Positioning playbook
- Rates: Favor modest curve steepeners over outright long duration. Front-end may stay sticky if cuts slip; the long end remains sensitive to resilient nominal growth.
- Inflation protection: Maintain some TIPS exposure vs. nominals while core runs near 3% and upstream measures re-firm.
- Credit: Stay up-in-quality. Investment grade over high yield as labor cools but demand hasn’t cracked. Watch downgrade risk if unemployment drifts higher.
- Equities: Barbell cash-generative defensives with selective cyclicals tethered to the consumer. Pricing power in services remains an asset if core disinflation stalls.

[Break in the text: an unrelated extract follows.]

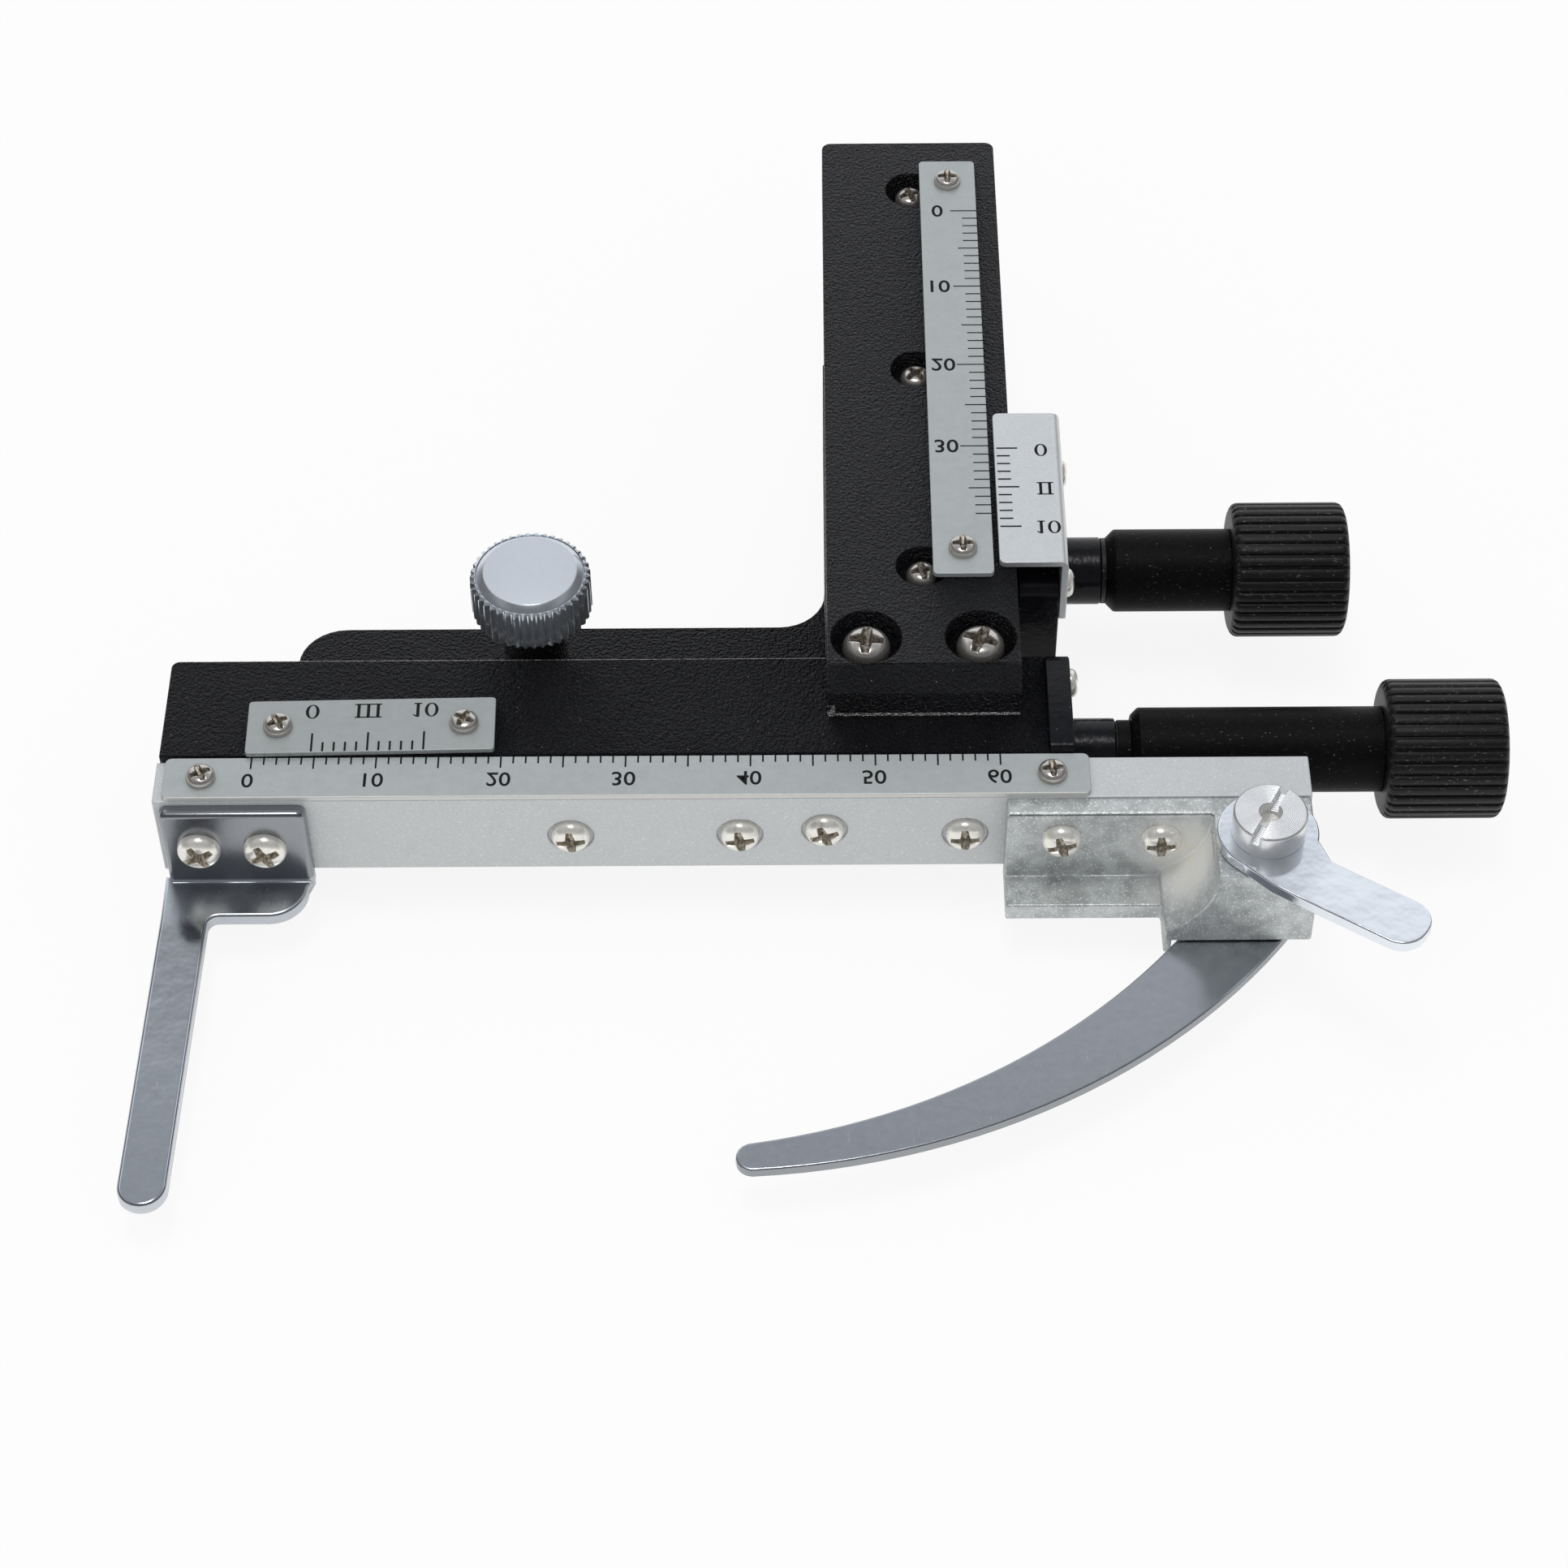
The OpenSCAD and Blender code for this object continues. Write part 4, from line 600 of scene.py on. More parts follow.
def soften(node, finish, width, segments=3, angle=30.0, reshape=None):
    """Copy a CAD node, round its sharp edges, and let the copy stand for it."""
    bm = bmesh.new()
    bm.from_mesh(NODES[node].data)
    bmesh.ops.remove_doubles(bm, verts=bm.verts, dist=CAD_WELD * MM)
    bmesh.ops.dissolve_limit(bm, angle_limit=math.radians(FLAT_ANGLE), verts=bm.verts,
                              edges=bm.edges)
    if reshape:
        reshape(bm)
    bmesh.ops.scale(bm, vec=(1 / MM,) * 3, verts=bm.verts)
    piece = build(node + "_dressed", bm, angle, finish, turn_out=False)
    add_bevel(piece, width, segments, angle, use_clamp_overlap=False, harden_normals=True)
    split = piece.modifiers.new("triangles", "TRIANGULATE")
    split.ngon_method = "BEAUTY"
    split.keep_custom_normals = True
    bake_modifiers(piece)
    settle(piece, [node])
    return piece


def ring(bm, centre, axis, radius, along, steps):
    """One ring of vertices about an axis, or a single one where the radius is zero."""
    if radius <= 0:
        angles, radius = [0.0], 0.0
    else:
        angles = [math.tau * i / steps for i in range(steps)]
    made = []
    for a in angles:
        u, v = radius * math.cos(a), radius * math.sin(a)
        offset = {"X": (along, u, v), "Y": (v, along, u), "Z": (u, v, along)}[axis]
        made.append(bm.verts.new(Vector(centre) + Vector(offset)))
    return made


def lathe(bm, profile, centre=(0, 0, 0), axis="Z", steps=64):
    """Turn a profile of (radius, height) points about an axis; closed where it ends on the axis."""
    rings = [ring(bm, centre, axis, r, h, steps) for r, h in profile]
    for low, high in zip(rings, rings[1:]):
        for i in range(steps):
            j = (i + 1) % steps
            corners = list(dict.fromkeys((low[i % len(low)], low[j % len(low)],
                                          high[j % len(high)], high[i % len(high)])))
            if len(corners) > 2:
                bm.faces.new(corners)


def loft(bm, sections):
    """Closed skin through sections with equal counts of points."""
    rows = [[bm.verts.new(p) for p in section] for section in sections]
    count = len(rows[0])
    for low, high in zip(rows, rows[1:]):
        for i in range(count):
            j = (i + 1) % count
            bm.faces.new((low[i], low[j], high[j], high[i]))
    bm.faces.new(rows[0][::-1])
    bm.faces.new(rows[-1])


def prism(bm, outline, low, high):
    """Closed prism over an outline in X and Y."""
    loft(bm, [[(x, y, z) for x, y in outline] for z in (low, high)])


def curve(centre, radius, start, end, steps):
    """Points of an arc, angles in degrees."""
    angles = [math.radians(start + (end - start) * i / steps) for i in range(steps + 1)]
    return [(centre[0] + radius * math.cos(a), centre[1] + radius * math.sin(a)) for a in angles]


def inset(outline, distance):
    """Move a closed outline that runs to the left inwards, corners mitred."""
    count, moved = len(outline), []
    for i, point in enumerate(outline):
        p, before, after = Vector(point), Vector(outline[i - 1]), Vector(outline[(i + 1) % count])
        a, b = (p - before).normalized(), (after - p).normalized()
        side = Vector((-a.y - b.y, a.x + b.x)).normalized()
        moved.append(p + side * distance / max(0.35, side.dot(Vector((-a.y, a.x)))))
    return moved


def rolled_plate(bm, outline, low, high, roll):
    """Stamped plate over an outline: a broad rolled edge above, a small one below."""
    area = sum(a[0] * b[1] - b[0] * a[1] for a, b in zip(outline, outline[1:] + outline[:1]))
    if area < 0:
        outline = outline[::-1]
    under, steps = 0.08, 5  # lower edge, and steps of the rolled one
    levels = [(under + 0.03, low), (under, low), (under * 0.3, low + under * 0.3),
              (0.0, low + under)]
    for k in range(steps + 1):
        a = math.pi / 2 * k / steps
        levels.append((roll * (1 - math.cos(a)), high - roll + roll * math.sin(a)))
    levels.append((roll + 0.03, high))
    loft(bm, [[(p.x, p.y, z) for p in inset(outline, d)] for d, z in levels])


def node_group(name, **inputs):
    """A Geometry Nodes tree with named inputs and one geometry output."""
    tree = bpy.data.node_groups.new(name, "GeometryNodeTree")
    tree.interface.new_socket("Geometry", in_out="OUTPUT", socket_type="NodeSocketGeometry")
    tree.interface.new_socket("Geometry", in_out="INPUT", socket_type="NodeSocketGeometry")
    for label, kind in inputs.items():
        tree.interface.new_socket(label, in_out="INPUT", socket_type="NodeSocket" + kind)
    sheet = Sheet(tree)
    return tree, sheet, sheet.node("NodeGroupInput")


def copies(sheet, finish, **values):
    """Put copies on points, make them real and give them a finish."""
    made = sheet.node("GeometryNodeInstanceOnPoints", **values)
    made = sheet.node("GeometryNodeRealizeInstances", Geometry=made)
    return sheet.node("GeometryNodeSetMaterial", Geometry=made, Material=finish)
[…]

- Dollar/commodities: A slower-easing Fed relative to market hopes can support the dollar. Upstream firmness argues for measured exposure to producers with margin discipline.
What to watch next
- Monthly core PCE momentum: We need multiple 0.15–0.20% m/m-type prints before cuts look clean.
- PPI core: Early read on services margins and pipeline pressures; August re-firming deserves follow-through monitoring.
- Labor breadth: Payroll diffusion, long-term unemployment share, and participation—key to gauging slack without overreacting to a single weak print.
The Investor Takeaway
The Fed’s “conflicting data” story is fair; the easing tilt since late August is not. With core PCE at 2.9% y/y, PPI core at 2.8% y/y, retail sales +5.0% y/y, and Q2 growth at 3.8%, the risk isn’t missing the first cut—it’s cutting into still-resilient nominal growth and stickier-than-advertised inflation. Position for a slower, conditional easing path: prefer curve steepeners over heavy duration bets, keep some inflation hedges, stick with high-quality credit, and favor equity names with pricing power. Until sequential inflation meaningfully cools, trade the data—not the speeches.